First off, I’m not usually one for making tests and samples or studies – partly because once I’ve done something, I don’t really feel the need to do it again, but I also don’t like the waste of making samples. Well, that’s all going to change from here on. I did make a few little tests for this work, but I really wish I’d made more. Rather than looking at them as tests or waste, I’m going to see them as studies and small works in their own right. I think it would have saved me enormous amounts of time, especially at the pointy end, and there are certainly things I would have done differently if I’d been able to see them in advance.
Ana Petidis, 'Lost in Transmission', 2016. Dyed cotton/linen, salvaged copper and electromagnetic tape,
600 cm H x 70 cm W.

Second, I’m going to think a lot more about my thread. Machine quilting is my least favourite part, and something I’d normally get someone else to do in a non-art quilt, so I just didn’t think about the thread until it was time to quilt. That really didn’t leave me a lot of room for exploring options, ordering online, swapping to a different weight or changing my mind!
Sarah Williams, 'Rose Tinted Glasses', 2016. Linen, wool, cotton, nialin. 8 pieces at 41 cm H x 14 cm W.
(Picture by Sarah Lay Photography).
And this brings me to the last thing… Maybe it’s time to get another machine. I’ve really got the most basic of the basic. It doesn’t have a wide mouth for quilting, no option to regulate stitches, no extra bit I can add on to make a quilt rest. If I’m going to keep stitching like this, then maybe it’s time to update the tools? There’s nothing wrong with my existing machine and I’ll certainly hang onto it for sewing clothes, but it would have definitely stopped the nightmares of a machine breakdown!
Rose Kulak, 'Rust Never Sleeps Project', 2016. Back to front 'Mossy Stepping Stones', 'Street Party Pavement' and 'Clay Brick Path', hand woven.
In the grand scheme of things though – these are minor, as were things to do with the exhibition as a whole. I do know that I would never have had the courage, tenacity or resilience to see it through without these awesome women by my side – Lou, Ana, Rose, Jem, Sarah, Lisa, Korina and Morgana – I'm so proud of us!
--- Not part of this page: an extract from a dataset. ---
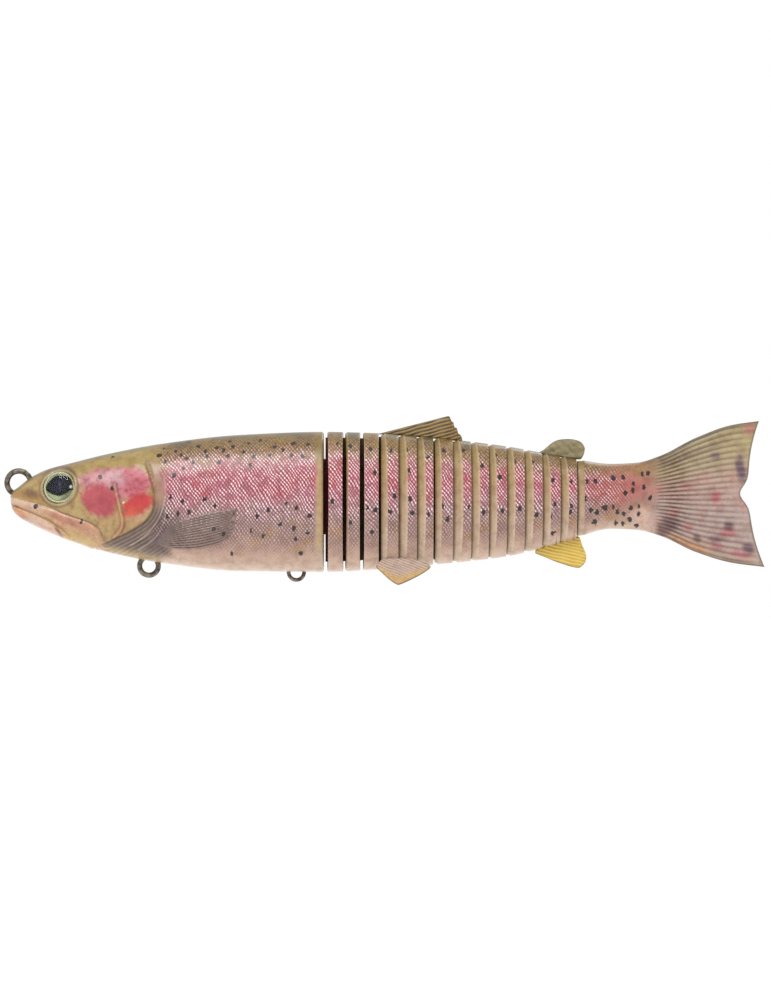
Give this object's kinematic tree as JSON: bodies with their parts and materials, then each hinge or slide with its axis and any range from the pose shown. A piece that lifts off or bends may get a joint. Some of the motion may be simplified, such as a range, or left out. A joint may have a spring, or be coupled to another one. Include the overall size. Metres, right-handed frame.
{
  "type": "sliced swimbait",
  "caption": "Trout-shaped fishing lure with a hard two-shell head, a sliced soft rear half on a fabric spine, a soft forked tail and fins, and wire loops for line and hooks.",
  "frame": {"origin": "centre of the line-tie ring on the snout", "axes": "+X from the snout to the tail, +Z to the back, Y = 0 is the mid-plane and -Y is the left flank"},
  "size_m": [0.2167, 0.025, 0.048],
  "materials": {
    "painted_shell": "hard moulded plastic with a printed and sprayed trout pattern under clear coat",
    "painted_slice": "soft plastic, sprayed trout pattern on the skin and bare tan on the cut faces",
    "painted_tail": "soft plastic, sprayed olive to mauve, satin",
    "olive_fin": "soft plastic, translucent olive brown",
    "yellow_fin": "soft plastic, translucent yellow",
    "grey_fin": "soft plastic, grey pink with a yellow edge",
    "steel_wire": "drawn stainless wire, dark tarnished",
    "brass_pin": "turned",
    "ballast_metal": "cast, dull grey",
    "web_fabric": "woven polyamide, dark brown",
    "eye_print": "printed disc, dark pupil and metallic rim",
    "eye_resin": "clear domed resin"
  },
  "bodies": {
    "head": {"head_shell_left": "painted_shell", "head_shell_right": "painted_shell", "eye_disc_left": "eye_print", "eye_disc_right": "eye_print", "eye_lens_left": "eye_resin", "eye_lens_right": "eye_resin", "line_tie": "steel_wire", "hook_hanger_front": "steel_wire", "hook_hanger_rear": "steel_wire", "ballast_front": "ballast_metal", "ballast_rear": "ballast_metal", "spine_pin_upper": "brass_pin", "spine_pin_lower": "brass_pin", "spine_web": "web_fabric"},
    "slice_01": {"slice_01": "painted_slice"},
    "slice_02": {"slice_02": "painted_slice"},
    "slice_03": {"slice_03": "painted_slice"},
    "slice_04": {"slice_04": "painted_slice"},
    "slice_05": {"slice_05": "painted_slice", "pelvic_fin_left": "grey_fin", "pelvic_fin_right": "grey_fin"},
    "slice_06": {"slice_06": "painted_slice", "dorsal_fin": "olive_fin"},
    "slice_07": {"slice_07": "painted_slice"},
    "slice_08": {"slice_08": "painted_slice"},
    "slice_09": {"slice_09": "painted_slice"},
    "slice_10": {"slice_10": "painted_slice"},
    "slice_11": {"slice_11": "painted_slice"},
    "slice_12": {"slice_12": "painted_slice"},
    "slice_13": {"slice_13": "painted_slice", "anal_fin": "yellow_fin"},
    "slice_14": {"slice_14": "painted_slice", "adipose_fin": "olive_fin"},
    "tail": {"tail": "painted_tail"}
  },
  "joints": [
    {"name": "flex_01", "type": "hinge", "parent": "head", "child": "slice_01", "pos_m": [0.0874, 0, 0], "axis": [0, 0, 1], "range_deg": [-6, 6], "deforming": ["spine_web"]},
    {"name": "flex_02", "type": "hinge", "parent": "slice_01", "child": "slice_02", "pos_m": [0.09248, 0, 0], "axis": [0, 0, 1], "range_deg": [-6, 6], "deforming": ["spine_web"]},
    {"name": "flex_03", "type": "hinge", "parent": "slice_02", "child": "slice_03", "pos_m": [0.09757, 0, 0], "axis": [0, 0, 1], "range_deg": [-6, 6], "deforming": ["spine_web"]},
    {"name": "flex_04", "type": "hinge", "parent": "slice_03", "child": "slice_04", "pos_m": [0.10265, 0, 0], "axis": [0, 0, 1], "range_deg": [-10, 10], "deforming": ["spine_web", "dorsal_fin", "pelvic_fin_left", "pelvic_fin_right"]},
    {"name": "flex_05", "type": "hinge", "parent": "slice_04", "child": "slice_05", "pos_m": [0.10774, 0, 0], "axis": [0, 0, 1], "range_deg": [-10, 10], "deforming": ["spine_web", "dorsal_fin", "pelvic_fin_left", "pelvic_fin_right"]},
    {"name": "flex_06", "type": "hinge", "parent": "slice_05", "child": "slice_06", "pos_m": [0.11282, 0, 0], "axis": [0, 0, 1], "range_deg": [-10, 10], "deforming": ["spine_web", "dorsal_fin", "pelvic_fin_left", "pelvic_fin_right"]},
    {"name": "flex_07", "type": "hinge", "parent": "slice_06", "child": "slice_07", "pos_m": [0.11791, 0, 0], "axis": [0, 0, 1], "range_deg": [-10, 10], "deforming": ["spine_web", "dorsal_fin"]},
    {"name": "flex_08", "type": "hinge", "parent": "slice_07", "child": "slice_08", "pos_m": [0.12299, 0, 0], "axis": [0, 0, 1], "range_deg": [-10, 10], "deforming": ["spine_web", "dorsal_fin"]},
    {"name": "flex_09", "type": "hinge", "parent": "slice_08", "child": "slice_09", "pos_m": [0.12808, 0, 0], "axis": [0, 0, 1], "range_deg": [-10, 10], "deforming": ["spine_web"]},
    {"name": "flex_10", "type": "hinge", "parent": "slice_09", "child": "slice_10", "pos_m": [0.13317, 0, 0], "axis": [0, 0, 1], "range_deg": [-10, 10], "deforming": ["spine_web"]},
    {"name": "flex_11", "type": "hinge", "parent": "slice_10", "child": "slice_11", "pos_m": [0.13825, 0, 0], "axis": [0, 0, 1], "range_deg": [-10, 10], "deforming": ["spine_web"]},
    {"name": "flex_12", "type": "hinge", "parent": "slice_11", "child": "slice_12", "pos_m": [0.14333, 0, 0], "axis": [0, 0, 1], "range_deg": [-10, 10], "deforming": ["spine_web"]},
    {"name": "flex_13", "type": "hinge", "parent": "slice_12", "child": "slice_13", "pos_m": [0.14842, 0, 0], "axis": [0, 0, 1], "range_deg": [-10, 10], "deforming": ["spine_web", "anal_fin"]},
    {"name": "flex_14", "type": "hinge", "parent": "slice_13", "child": "slice_14", "pos_m": [0.15351, 0, 0], "axis": [0, 0, 1], "range_deg": [-10, 10], "deforming": ["spine_web", "anal_fin", "adipose_fin"]},
    {"name": "flex_15", "type": "hinge", "parent": "slice_14", "child": "tail", "pos_m": [0.15859, 0, 0], "axis": [0, 0, 1], "range_deg": [-10, 10], "deforming": ["spine_web", "anal_fin", "adipose_fin"]}
  ]
}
I’ll be showing you some more of the photos I took throughout the week on Instragram, but if you’re in Melbourne and you get a chance, the exhibition is still on from Tues to Fri this week at First Site Gallery, Storey Hall Basement. Opening hours are 11am–5pm and Ana is doing an artist’s talk on Friday at 1pm.

*Madeleine Dore, ’How artists really make money’, ArtsHub (http://performing.artshub.com.au/news-article/career-advice/performing-arts/madeleine-dore/how-artists-really-make-money-250320)

Average income for full time employment in Australia from May 2015 – May 2016 was $78,832 (ABS)


  1. Every piece looks so beautiful. Wish I could see them all.

    1. Between here an Insta, I'm hoping to get them all at least up digitally for those who can't be there!